Police: Man At Center Of Bizarre UWS Restaurant Attack Was Suspect In Boston Cold-Case

NEW YORK (CBSNewYork/AP) — Authorities say a man who died after jumping out of a freezer and threatening employees with a knife at a New York City brunch hotspot was a suspected cold-case killer who'd just been released from jail in Boston.

Police say 54-year-old Carlton Henderson screamed "Away from me, Satan!" as he rushed out of the walk-in freezer at Sarabeth's Restaurant around 11 a.m. Sunday. Police say he went into cardiac arrest after kitchen employees stripped away the knife and took him to the floor.

Carlton Henderson. (credit: CBS2)

Henderson was facing murder charges in the 1988 shooting deaths of 26-year-old William Medina and 22-year-old Antonio Dos Reis. Henderson, 54, of Cave Creek, Arizona, got out of jail last Wednesday when a judge threw out key evidence in the pending double-murder case and ordered him released on his own recognizance.

Judge Janet Sanders said Henderson's 1993 statements suggesting his involvement in the 1988 killings were inadmissible because he and investigators had an understanding that they couldn't be used against him.

Henderson was looking to trade the information for a reduction in his 15-year prison sentence on drug and gun charges, Sanders wrote, and investigators treated him as a cooperating witness — not a target or a suspect — in his 55 hours of questioning.

Prosecutors argued such an informal immunity agreement, known as a proffer, would have been made in writing and no corroborating paperwork has been found.
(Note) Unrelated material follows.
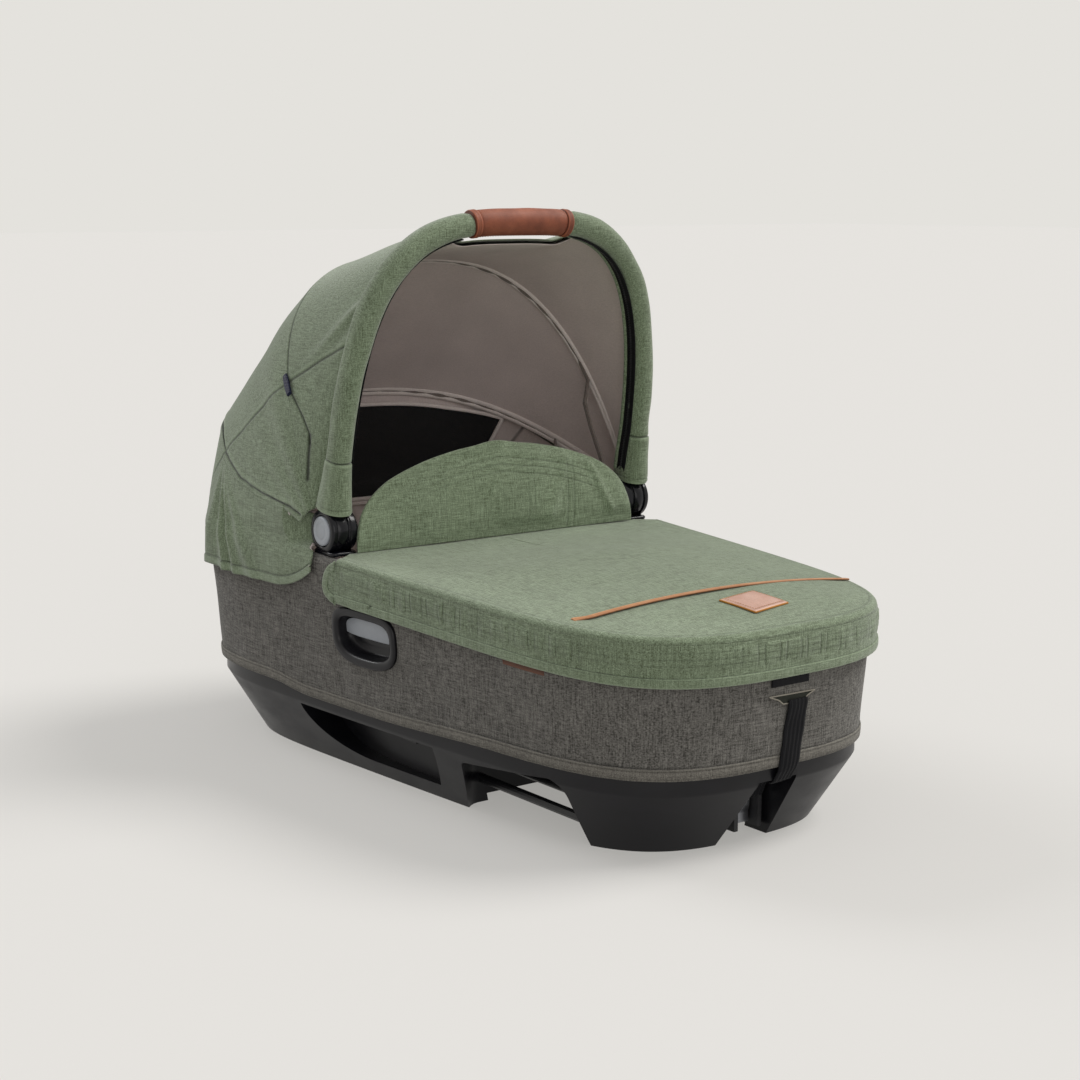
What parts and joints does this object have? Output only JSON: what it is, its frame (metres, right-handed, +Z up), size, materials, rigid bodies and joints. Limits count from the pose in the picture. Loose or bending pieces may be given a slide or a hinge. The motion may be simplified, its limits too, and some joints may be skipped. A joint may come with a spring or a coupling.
{
  "type": "carrycot",
  "caption": "Pushchair carrycot with a folding fabric hood on a bow that is also the handle, a buttoned boot cover with a wind flap, and a moulded docking base.",
  "frame": {"origin": "on the ground under the middle of the whole carrycot's bounding box", "axes": "+X to the foot end, +Y to the side that faces away in the picture, +Z up"},
  "size_m": [0.85, 0.4782, 0.6096],
  "materials": {
    "green_fabric": "woven melange, matt",
    "grey_fabric": "woven grey-brown melange, matt",
    "taupe_lining": "smooth padded lining",
    "mattress_cover": "soft jersey",
    "black_mesh": "open knitted mesh",
    "black_webbing": "flat woven webbing",
    "navy_tag": "folded woven tag, plain",
    "pale_stitch": "stitched edge",
    "black_plastic": "satin moulded",
    "hidden_plastic": "plain moulded",
    "light_grey_plastic": "satin moulded",
    "brown_leather": "cognac, fine grain",
    "tan_leather": "tan, fine grain",
    "aluminium": "drawn",
    "dark_steel": "black, satin",
    "bright_steel": "zinc plated"
  },
  "bodies": {
    "cot": {"base_shell": "black_plastic", "dock_rod_left": "dark_steel", "dock_rod_right": "dark_steel", "brace_rod_left": "dark_steel", "brace_rod_right": "dark_steel", "lock_housing": "hidden_plastic", "lock_pin": "bright_steel", "base_screw_1": "bright_steel", "base_screw_2": "bright_steel", "base_screw_3": "bright_steel", "base_screw_4": "bright_steel", "body_tub": "hidden_plastic", "outer_cover": "grey_fabric", "cover_hem_binding": "grey_fabric", "rim_frame": "aluminium", "inner_liner": "taupe_lining", "mattress": "mattress_cover", "hub_bracket_left": "black_plastic", "hub_bracket_right": "black_plastic", "pivot_pin_left": "bright_steel", "pivot_pin_right": "bright_steel", "hood_rib_lower": "hidden_plastic", "hood_skirt": "green_fabric", "window_mesh": "black_mesh", "adapter_housing_left": "black_plastic", "adapter_housing_right": "black_plastic", "apron_cover": "green_fabric", "apron_binding": "green_fabric", "apron_trim": "tan_leather", "apron_badge": "tan_leather", "side_label": "brown_leather", "strap_slot_patch": "pale_stitch", "release_strap": "black_webbing", "apron_fastener": "black_webbing"},
    "rib": {"hood_rib_upper": "hidden_plastic", "canopy_middle": "green_fabric", "hood_tag": "navy_tag"},
    "bow": {"bow_tube": "aluminium", "bow_sleeve_left": "green_fabric", "bow_sleeve_right": "green_fabric", "bow_zip_left": "black_webbing", "bow_zip_right": "black_webbing", "handle_grip": "brown_leather", "grip_band_left": "brown_leather", "grip_band_right": "brown_leather", "bow_socket_left": "black_plastic", "bow_socket_right": "black_plastic", "button_spring_left": "bright_steel", "button_spring_right": "bright_steel", "canopy_front": "green_fabric"},
    "button_left": {"pivot_button_left": "light_grey_plastic"},
    "button_right": {"pivot_button_right": "light_grey_plastic"},
    "lever_left": {"release_lever_left": "light_grey_plastic"},
    "lever_right": {"release_lever_right": "light_grey_plastic"},
    "latch_left": {"frame_latch_left": "hidden_plastic"},
    "latch_right": {"frame_latch_right": "hidden_plastic"},
    "hook": {"lock_hook": "bright_steel"},
    "flap": {"wind_flap": "green_fabric"}
  },
  "joints": [
    {"name": "hood_fold", "type": "hinge", "parent": "cot", "child": "rib", "pos_m": [-0.08, 0, 0.268], "axis": [0, -1, 0], "range_deg": [0, 37], "deforming": ["canopy_middle"]},
    {"name": "bow_fold", "type": "hinge", "parent": "rib", "child": "bow", "pos_m": [-0.08, 0, 0.268], "axis": [0, -1, 0], "range_deg": [0, 30.6], "deforming": ["canopy_front"]},
    {"name": "button_press_left", "type": "slide", "parent": "bow", "child": "button_left", "axis": [0, 1, 0], "range_m": [0, 0.004], "stiffness_N_per_m": 700, "springref_m": -0.002, "deforming": ["button_spring_left"]},
    {"name": "button_press_right", "type": "slide", "parent": "bow", "child": "button_right", "axis": [0, -1, 0], "range_m": [0, 0.004], "stiffness_N_per_m": 700, "springref_m": -0.002, "deforming": ["button_spring_right"]},
    {"name": "lever_pull_left", "type": "slide", "parent": "cot", "child": "lever_left", "axis": [0, -0.0708, 0.9975], "range_m": [0, 0.006], "stiffness_N_per_m": 700, "springref_m": -0.003},
    {"name": "lever_pull_right", "type": "slide", "parent": "cot", "child": "lever_right", "axis": [0, 0.0708, 0.9975], "range_m": [0, 0.006], "stiffness_N_per_m": 700, "springref_m": -0.003},
    {"name": "latch_draw_left", "type": "slide", "parent": "cot", "child": "latch_left", "axis": [0, 1, 0], "range_m": [0, 0.0071]},
    {"name": "latch_draw_right", "type": "slide", "parent": "cot", "child": "latch_right", "axis": [0, -1, 0], "range_m": [0, 0.0071]},
    {"name": "hook_swing", "type": "hinge", "parent": "cot", "child": "hook", "pos_m": [0.3448, 0, 0.042], "axis": [0, -1, 0], "range_deg": [0, 20], "stiffness_Nm_per_rad": 0.5, "springref_deg": -5.73},
    {"name": "flap_fold", "type": "hinge", "parent": "cot", "child": "flap", "pos_m": [-0.0545, 0, 0.2448], "axis": [0, 1, 0], "range_deg": [0, 85]}
  ],
  "couplings": [
    {"joint": "bow_fold", "follows": "hood_fold", "ratio": 0.827},
    {"joint": "latch_draw_left", "follows": "lever_pull_left", "ratio": 1.1667},
    {"joint": "latch_draw_right", "follows": "lever_pull_right", "ratio": 1.1667}
  ]
}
Police arrested Henderson in St. Louis, Missouri, in June 2017 after bullets from the Boston killings were matched to a gun recovered in a fatal shooting in Miami in 1993.

The NYC Medical Examiner will determine Henderson's cause of death as investigators look into why he went into the restaurant, how he got into the freezer, and how long he was in there for. The restaurant has not responded to multiple requests for comment.